Where the string "bodies" occurs in the material below, report the whole line.

EXTRACTED RECORDS:
-- begin --

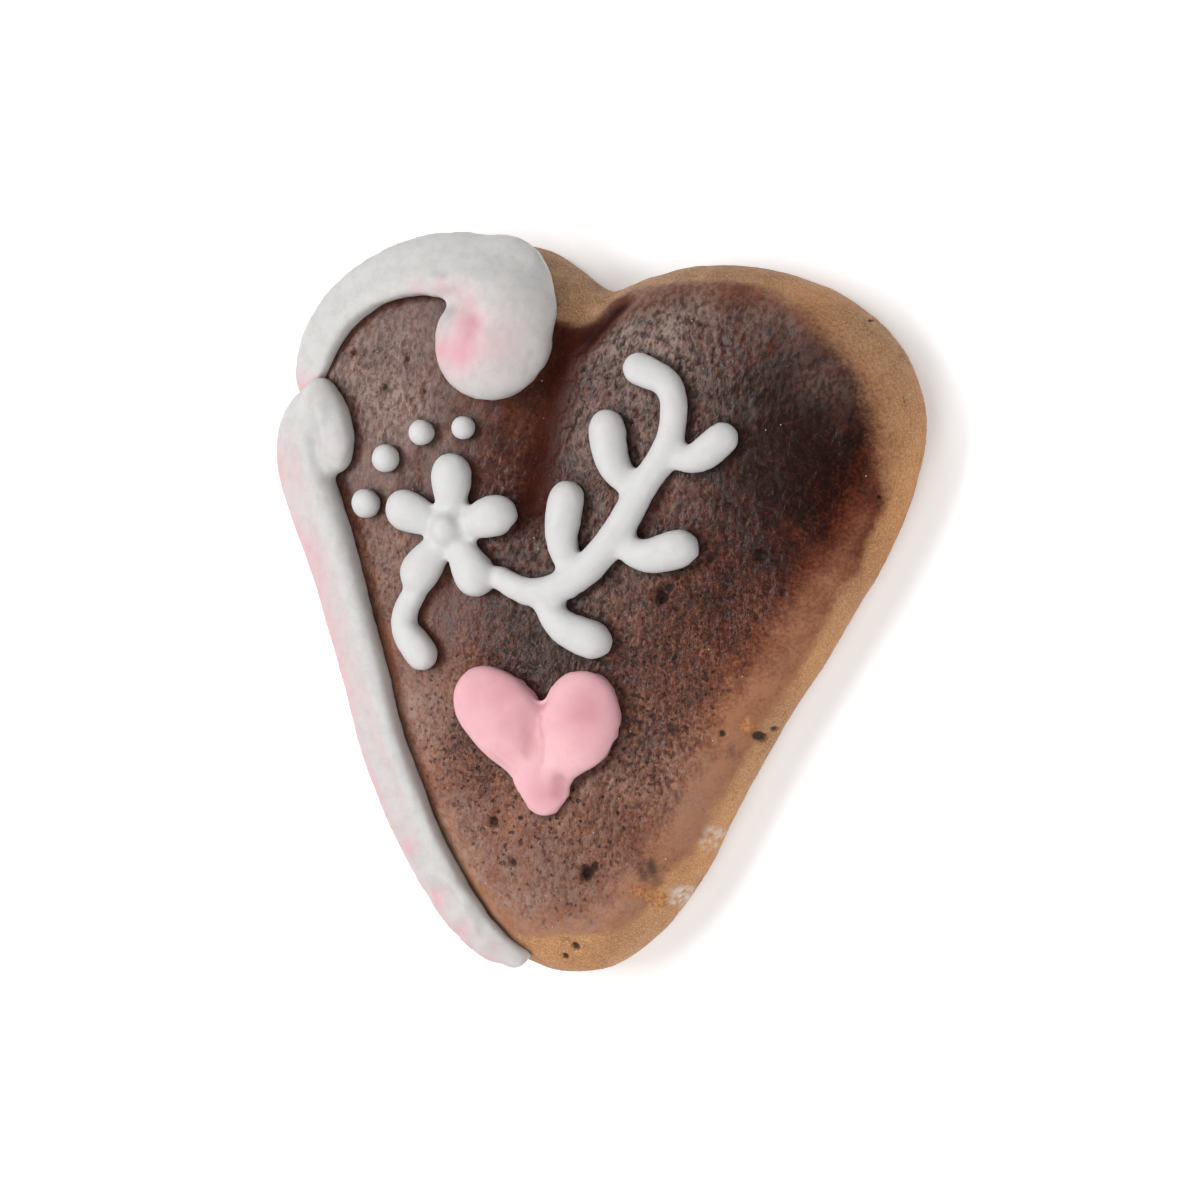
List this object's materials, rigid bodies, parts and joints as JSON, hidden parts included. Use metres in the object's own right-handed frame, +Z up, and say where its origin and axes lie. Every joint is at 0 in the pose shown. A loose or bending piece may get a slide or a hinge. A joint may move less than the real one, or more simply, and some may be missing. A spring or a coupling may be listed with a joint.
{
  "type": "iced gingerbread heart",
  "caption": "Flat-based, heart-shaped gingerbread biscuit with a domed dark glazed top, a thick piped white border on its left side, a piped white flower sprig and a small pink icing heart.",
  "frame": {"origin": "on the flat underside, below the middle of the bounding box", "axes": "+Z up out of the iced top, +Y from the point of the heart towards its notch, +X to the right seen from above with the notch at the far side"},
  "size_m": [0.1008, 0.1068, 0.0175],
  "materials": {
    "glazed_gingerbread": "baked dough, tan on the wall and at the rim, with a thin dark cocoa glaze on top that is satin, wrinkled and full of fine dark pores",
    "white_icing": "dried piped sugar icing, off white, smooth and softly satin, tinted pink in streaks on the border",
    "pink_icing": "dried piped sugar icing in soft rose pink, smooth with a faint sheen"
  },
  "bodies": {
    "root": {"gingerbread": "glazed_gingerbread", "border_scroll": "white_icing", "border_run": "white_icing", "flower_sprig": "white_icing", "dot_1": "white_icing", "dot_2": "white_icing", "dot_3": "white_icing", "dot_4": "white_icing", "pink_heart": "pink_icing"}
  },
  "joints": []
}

-- end --
-- begin --

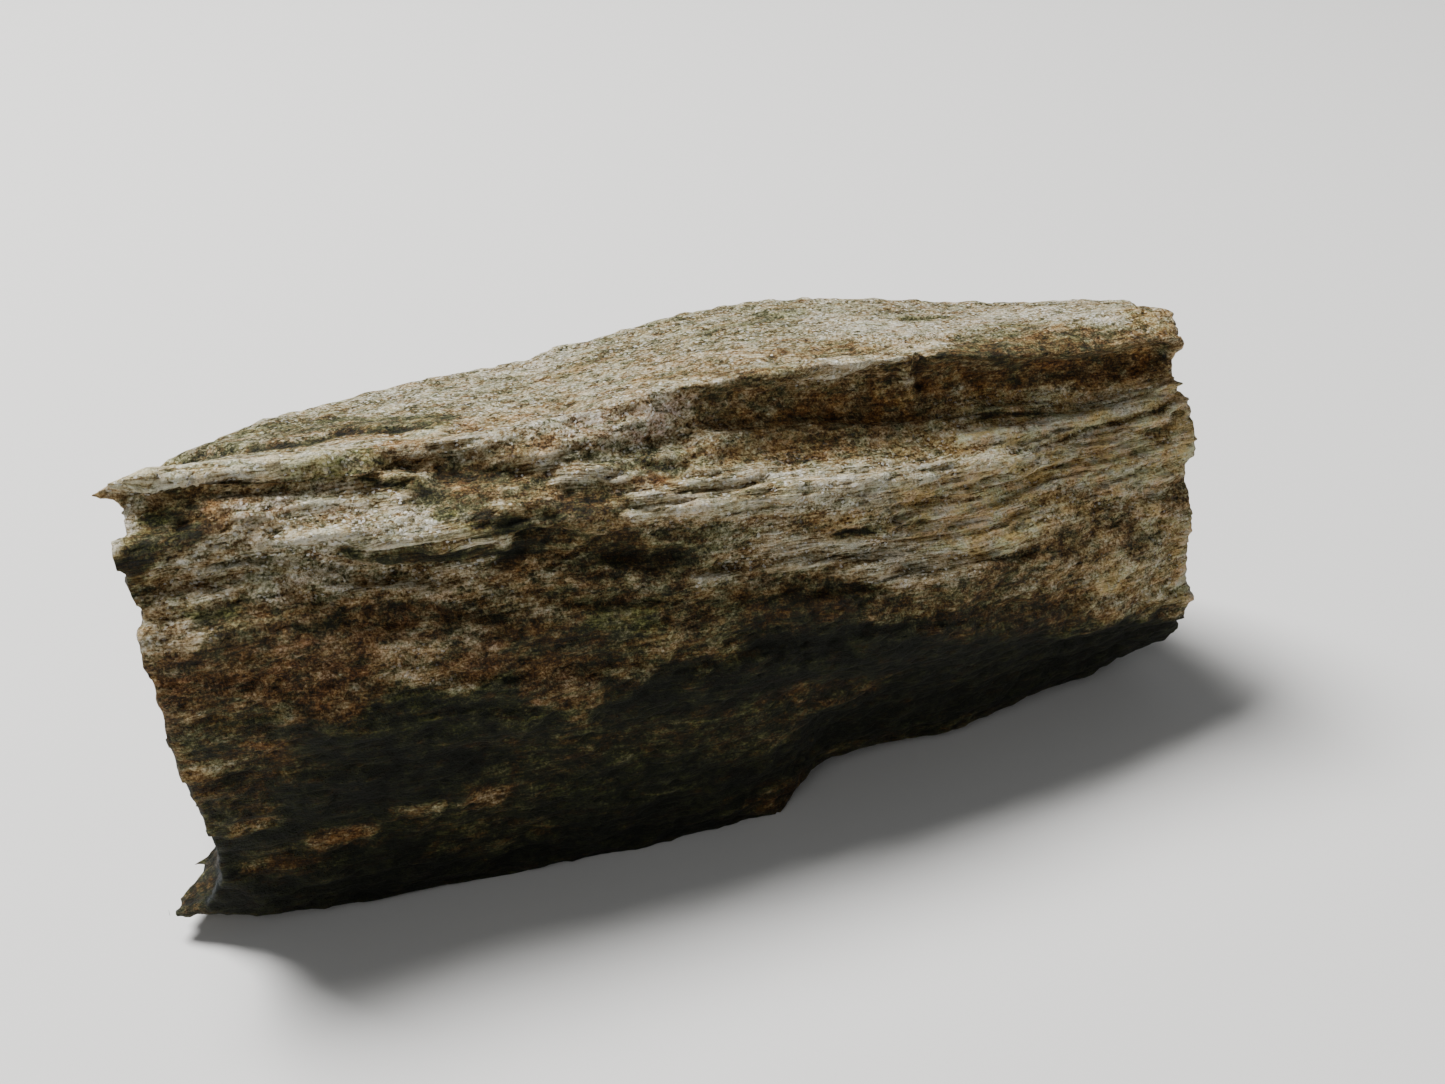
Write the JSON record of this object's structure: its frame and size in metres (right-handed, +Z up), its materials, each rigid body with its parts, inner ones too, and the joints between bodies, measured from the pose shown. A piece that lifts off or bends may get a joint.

-- end --

EXERCISE OUTPUT:
List this object's materials, rigid bodies, parts and joints as JSON, hidden parts included. Use metres in the object's own right-handed frame, +Z up, and say where its origin and axes lie. Every joint is at 0 in the pose shown. A loose or bending piece may get a slide or a hinge. A joint may move less than the real one, or more simply, and some may be missing. A spring or a coupling may be listed with a joint.
  "bodies": {
Write the JSON record of this object's structure: its frame and size in metres (right-handed, +Z up), its materials, each rigid body with its parts, inner ones too, and the joints between bodies, measured from the pose shown. A piece that lifts off or bends may get a joint.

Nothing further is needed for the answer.